Oh, and there's a tenth track that's not listed on the case or the track list here. It doesn't have a name as far as I know, but at two minutes into the song, it plays the sample of the fight, screaming and gunshots present in the song Finally Free. Without the music. Not worth much, but still interesting.
Cleaning Out The Closet is a fan club CD, and so you can hardly find a copy anywhere (except on the internet) *cough*. So, yes, I downloaded it, and since it isn't sold in stores it could technically be legal. Anyway, I was expecting to hear some of the best prog metal ever to rock my ass when I popped in the CD, but...well, what I got was a heapin' helpin' of mediocrity.

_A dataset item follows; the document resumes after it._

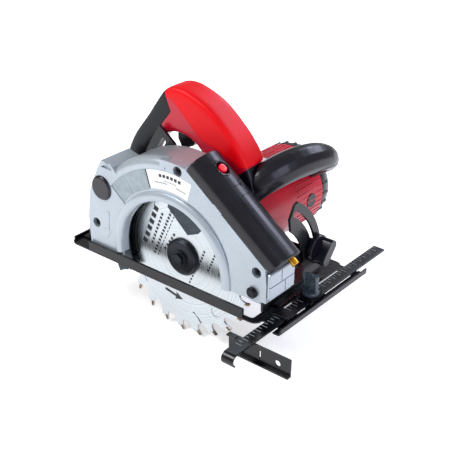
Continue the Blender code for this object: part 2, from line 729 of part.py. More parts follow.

Every song on here has never seen an official release, and there's a good reason: every song is subpar! That's right, here you get a bunch of Falling Into Infinity rejects, most of which are ballads. And if you've read my other reviews, you may have gathered by now that I hate ballads, for the most part. Which is why this doesn't appeal to me too much. I mean, we have the first song, Don't Look Past Me, which is filled with a bunch of gay-sounding samples from some movie, and then we have some lyrics about love, and then...that's it. That's all. And then we have To Live Forever '91, which is a ballad similar to the end of Take The Time, complete with Celine Dion-esque vocals. I don't know why they bothered to put To Live Forever '94 on here, because it's exactly the same song as To Live Forever '91, but with an extra verse written by Kevin Moore.
The rest of the songs continue that way. It really isn't that bad, but it certainly isn't Images & Words. If you can find *coughdownloadcough* a copy, you should, but don't waste your money on a used copy. Stick with Scenes From A Memory if you want quality Dream Theater.
And one other thing: Open Your Eyes, Victoria! isn't actually on the album. I don't know why it's there.